Secure Publish-Process-Subscribe System for Dispersed Computing

Publish-subscribe protocols enable real-time multi-point-to-multi-point communications for many dispersed computing systems like Internet of Things (IoT) applications. Recent interest has focused on adding processing to such publish-subscribe protocols to enable computation over real-time streams such that the protocols can provide functionalities such as sensor fusion, compression, and other statistical analysis on raw sensor data. However, unlike pure publish-subscribe protocols, which can be easily deployed with end-to-end transport layer encryption, it is challenging to ensure security in such publish-process-subscribe protocols when the processing is carried out on an untrusted third party.

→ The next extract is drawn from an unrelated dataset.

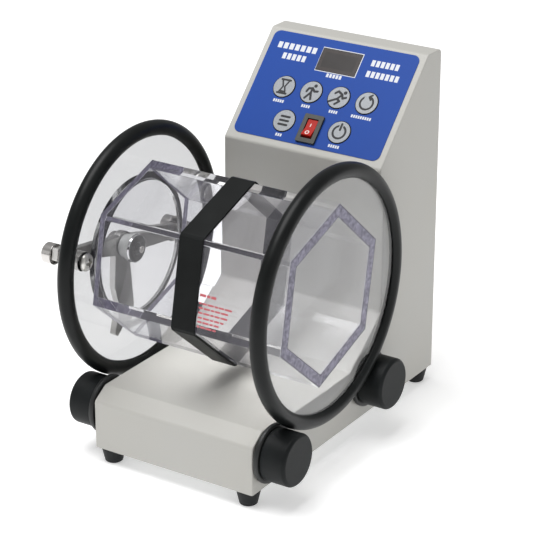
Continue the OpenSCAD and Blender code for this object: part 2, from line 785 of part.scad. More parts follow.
// Nylon collar round the stud, seated in the lid's pocket
module pressure_collar() color([0.86, 0.87, 0.84]) {
    waist_r = collar_r - 1.5;
    in_barrel() turned_x([0, 0], -1) polygon([[stud_r, gasket_out], [collar_r, gasket_out],
        [collar_r, lid_out + 3], [waist_r, lid_out + 4], [waist_r, collar_out - 0.8],
        [waist_r - 0.8, collar_out], [stud_r, collar_out]]);
}

// One hooked arm of the lock bar, lying along local +X
module bar_arm() {
    hook_end = post_pitch_r + post_neck_r + 2;
    slot_r = post_neck_r + rolling;
    difference() {
        polygon([[0, -7], [post_pitch_r - 12, -4], [post_pitch_r - 7, -5.5], [hook_end, -5.5],
            [hook_end, 3], [post_pitch_r - 10, 3.5], [0, 7]]);
        translate([post_pitch_r, 0]) circle(slot_r);
        translate([post_pitch_r - slot_r, 0]) square([2 * slot_r, 10]);
    }
}

// The handle arm along local +X: a broad leg to a round elbow, then a narrow finger
module bar_handle() {
    elbow = [handle_l * 0.68, handle_w * 0.6];
    elbow_r = handle_w / 2;
    bend_low = elbow - [0, elbow_r];
    translate(elbow) circle(elbow_r);
    polygon([[0, -handle_w * 0.55], [handle_l * 0.44, -handle_w * 0.38], bend_low, elbow,
        elbow + [-0.35, 0.936] * elbow_r, [0, handle_w * 0.35]]);
    polygon([bend_low, [handle_l * 0.97, -handle_w * 0.06], [handle_l, handle_w * 0.16],
        elbow + [0.75, 0.661] * elbow_r, elbow]);
}

// Two opposed hooked arms and the handle arm, cut from one plate
module lock_bar() color([0.64, 0.64, 0.62]) {
    in_barrel() along_x(-bar_out, -bar_in) difference() {
        union() {
            circle(9.5);
            for (a = post_dirs) rotate(a) bar_arm();
            rotate(handle_dir) bar_handle();
        }
        circle(stud_r + rolling);
    }
}

module stud_nut() color([0.76, 0.76, 0.75]) {
    in_barrel() turned_x([0, 0], -1) polygon([[stud_r, head_in], [nut_r, head_in],
        [nut_r, head_in + nut_l - 1], [nut_r - 1, head_in + nut_l], [stud_r, head_in + nut_l]]);
}

at_origin() housing_shell();
at_origin() base_plate();
at_origin() rear_cover();
at_origin() base_screws();
at_origin() rear_cover_screws();
at_origin() foot(-1, -1);  // foot_front_left
at_origin() foot(1, -1);  // foot_front_right
at_origin() foot(-1, 1);  // foot_rear_left
at_origin() foot(1, 1);  // foot_rear_right
at_origin() foot_screws();
at_origin() control_overlay();
at_origin() display_window();
at_origin() display_module();
at_origin() control_board();
at_origin() board_pillars();
at_origin() key_switches();
at_origin() switch_bezel();
at_origin() power_rocker();
at_origin() push_button(0);  // button_timer
at_origin() push_button(1);  // button_slow
at_origin() push_button(2);  // button_fast
at_origin() push_button(3);  // button_direction
at_origin() push_button(4);  // button_set
at_origin() push_button(5);  // button_start
at_origin() power_inlet();
at_origin() power_supply();
at_origin() gear_motor();
at_origin() motor_bracket();
at_origin() motor_screws();
at_origin() motor_shaft();
at_origin() motor_pulley();
at_origin() drive_belt();
at_origin() drive_pulley();
at_origin() roller_shaft(front_shaft);
at_origin() roller_shaft(rear_shaft);
at_origin() shaft_bushes();
at_origin() roller_hub(front_shaft, -1);  // roller_hub_front_left
at_origin() roller_hub(front_shaft, 1);  // roller_hub_front_right
at_origin() roller_hub(rear_shaft, -1);  // roller_hub_rear_left
at_origin() roller_hub(rear_shaft, 1);  // roller_hub_rear_right
at_origin() roller_tyre(front_shaft, -1);  // roller_tyre_front_left
at_origin() roller_tyre(front_shaft, 1);  // roller_tyre_front_right
at_origin() roller_tyre(rear_shaft, -1);  // roller_tyre_rear_left
at_origin() roller_tyre(rear_shaft, 1);  // roller_tyre_rear_right
at_origin() barrel_tube();
at_origin() end_disc_left();
at_origin() end_disc_right();
at_origin() rim(-1);  // rim_left
at_origin() rim(1);  // rim_right
at_origin() grip_band();
at_origin() lid();
at_origin() lid_gasket();
at_origin() lock_posts();
at_origin() post_screws();
at_origin() lid_stud();
at_origin() pressure_collar();
at_origin() lock_bar();
at_origin() stud_nut();
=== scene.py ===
import json
import math

import bmesh
import bpy
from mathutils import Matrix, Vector

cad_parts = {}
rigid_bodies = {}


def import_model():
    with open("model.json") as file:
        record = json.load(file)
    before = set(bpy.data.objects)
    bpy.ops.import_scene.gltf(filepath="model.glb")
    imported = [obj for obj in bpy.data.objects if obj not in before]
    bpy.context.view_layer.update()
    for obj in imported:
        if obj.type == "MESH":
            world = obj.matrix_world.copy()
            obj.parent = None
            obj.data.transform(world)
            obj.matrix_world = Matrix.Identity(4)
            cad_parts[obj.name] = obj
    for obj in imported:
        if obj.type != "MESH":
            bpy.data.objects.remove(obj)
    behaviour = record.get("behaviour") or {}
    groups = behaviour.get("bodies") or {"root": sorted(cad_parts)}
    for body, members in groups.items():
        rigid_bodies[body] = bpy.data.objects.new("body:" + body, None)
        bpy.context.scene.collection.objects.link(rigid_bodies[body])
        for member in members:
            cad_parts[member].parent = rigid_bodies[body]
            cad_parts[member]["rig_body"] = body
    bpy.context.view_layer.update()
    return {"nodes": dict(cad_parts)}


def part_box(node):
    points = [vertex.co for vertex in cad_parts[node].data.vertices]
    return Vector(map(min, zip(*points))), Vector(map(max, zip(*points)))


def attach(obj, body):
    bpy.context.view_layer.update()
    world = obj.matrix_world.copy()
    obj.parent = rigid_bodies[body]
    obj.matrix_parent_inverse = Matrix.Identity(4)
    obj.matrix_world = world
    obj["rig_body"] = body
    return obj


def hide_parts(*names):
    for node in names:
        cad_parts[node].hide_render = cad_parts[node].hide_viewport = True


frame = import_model()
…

In this work, we present $\mathcal{XYZ}$, a secure publish-process-subscribe system that can preserve the confidentiality of computations and support multi-publisher-multi-subscriber settings. Within $\mathcal{XYZ}$, we design two distinct schemes: the first using Yao's garbled circuits (the GC-Based Scheme) and the second using homomorphic encryption with proxy re-encryption (the Proxy-HE Scheme). We build implementations of the two schemes as an integrated publish-process-subscribe system. We evaluate our system on several functions and also demonstrate real-world applications. The evaluation shows that the GC-Based Scheme can finish most tasks two orders of magnitude times faster than the Proxy-HE Scheme while Proxy-HE can still securely complete tasks within an acceptable time for most functions but with a different security assumption and a simpler system structure.